The Sun’s poles are of particular interest to researchers. For decades, the Sun’s poles have remained out of reach. Earth-based solar telescopes can only view the Sun from a flat angle, just like most space probes.
The only mission to fly over the Sun’s poles was Ulysses, launched by ESA and NASA, which made several passes between 1990 and 2009—but from far away and without cameras. Scientists believe the Sun’s poles may hold the key to understanding its powerful eleven-year cycle called Solar maximum– the period of greatest solar activity.
Researchers suspect that the crucial puzzle piece missing for a deeper understanding lies at the poles. Finding this piece of the puzzle is one of the most important mission objectives of Solar Orbiter.
To do this, the probe used a boost from its Venus flyby on February 18 to tilt its path out of the Sun’s flat orbital plane. In March, ESA and NASA’s Solar Orbiter tipped its orbit thanks to a clever slingshot around Venus, nudging it 17 degrees off the Sun’s equatorial plane.
Solar Orbiter captures stunning, high-resolution image of the Sun
Just before hitting that high mark, the spacecraft captured rare views from a fresh angle, 15 degrees above the ecliptic. And what it saw wasn’t serenity, but swirling magnetic chaos at the Sun’s south pole.
Three advanced instruments—PHI, EUI, and SPICE—captured rare images of the Sun.
PHI focuses on visible light, showing the Sun’s surface and its magnetic fields. EUI and SPICE look higher, into the Sun’s upper layers and corona, where solar wind is born. Together, their images help scientists understand how the Sun blasts particles into space.

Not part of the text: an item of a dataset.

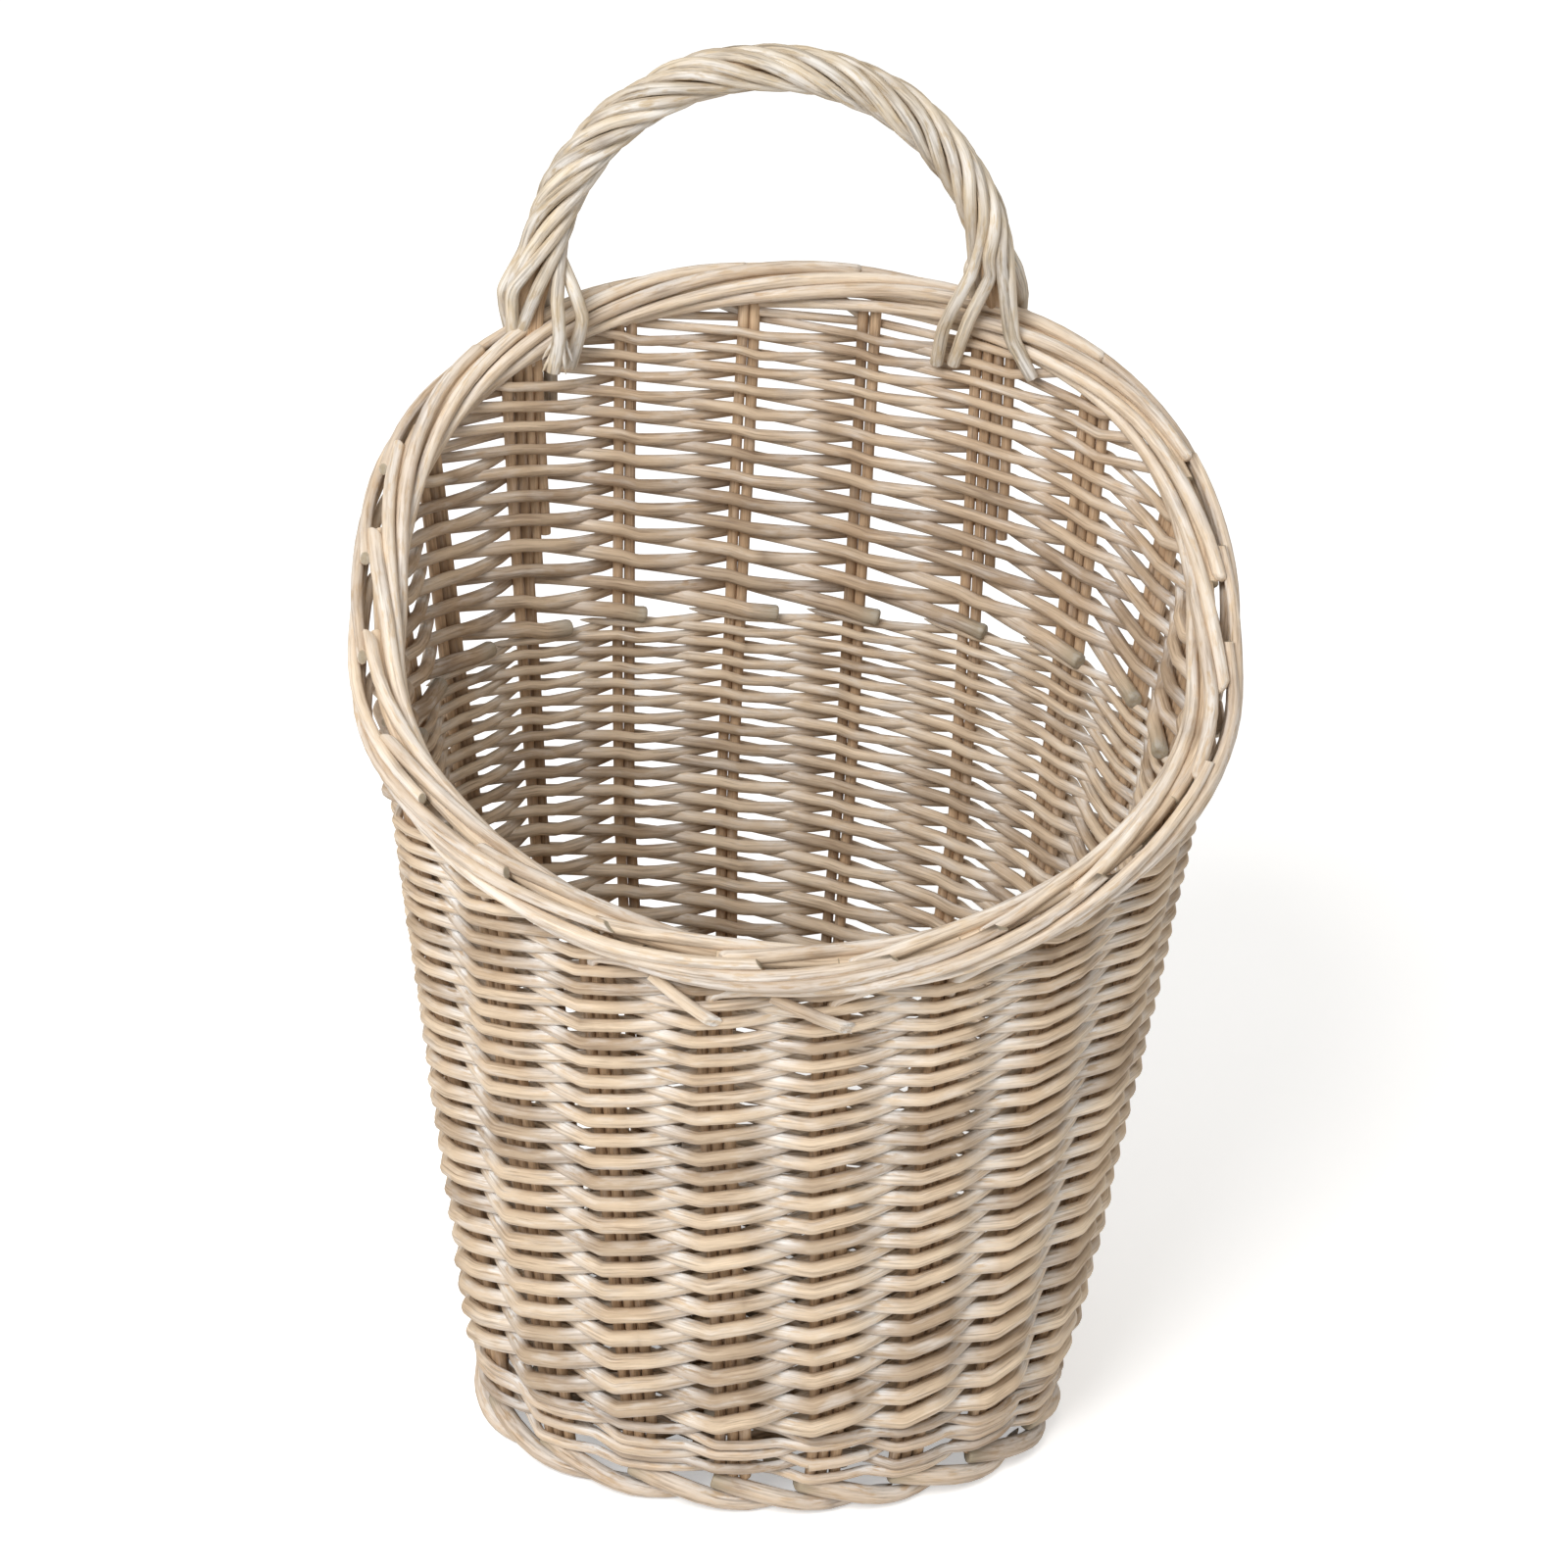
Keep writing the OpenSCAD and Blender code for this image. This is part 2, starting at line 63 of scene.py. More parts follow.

The images revealed a tangled patchwork of magnetic polarities. Unlike Earth’s relatively steady magnetic field, the Sun’s is a dynamic, ever-shifting mix of small, powerful magnetic regions—especially near sunspots and the poles.
A new view of small sun structures
These tiny, chaotic zones combine to create the Sun’s much larger magnetic structure. For much of its 11-year activity cycle, this field looks like a simple bar magnet. But during solar maximum, something extraordinary happens—it flips. North becomes south, and vice versa.
“Solar Orbiter has taken up its new observation position at exactly the right time,” says MPS scientist and PHI operations scientist Johann Hirzberger. “PHI was able to map the magnetic field at the South Pole at a key moment,” he adds.